Godwin didn’t watch the American League’s 8-6 win in 10 innings in the All-Star game on Tuesday night.
2019 season outlook
ECU likely will get some national preseason attention for the upcoming season, similar to 2017 possibly, when the Pirates were ranked as high as No. 6 nationally at the outset. Injuries were a factor that kept ECU from performing to expectations.
The Pirates finished 44-18 in 2018, won the American Athletic Conference tournament and hosted an NCAA regional.
“You look on paper and we’ll be as good as any team we’ve ever had here,” Godwin said. “What that means, on paper, nothing. Hopefully, our guys can learn from two years ago, the preseason stuff doesn’t matter. I knew last fall that the way our guys went about their business each day that we were going to be good. … I knew that our guys went about their business the right way. If we do that, we’ll be in fine shape come this spring.

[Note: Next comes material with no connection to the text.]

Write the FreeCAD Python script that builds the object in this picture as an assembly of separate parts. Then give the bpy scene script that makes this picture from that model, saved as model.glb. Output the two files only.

“That’s why they hired a great coaching staff at East Carolina, for us to be prepared when guys sign professionally and guys graduate. It’s like I told my Mom, we’ll have somebody to play third base. We’ll have somebody to pitch on Friday night. We’ll have somebody to play in the outfield to replace Dwanya (Williams-Sutton) and Andrew Henrickson. We are very prepared for that.”
Pirates, USA on display
Godwin has an international showing to savor before classes resume for the fall semester at his alma mater.
“We had a good group of guys who were very talented,” said the Pirates coach. “It was a fun summer. … There were seven million people in Cuba that watched the game on Tuesday night, game one when we played Cuba. There are 11 million people, somebody told me, in the country and seven million were watching.”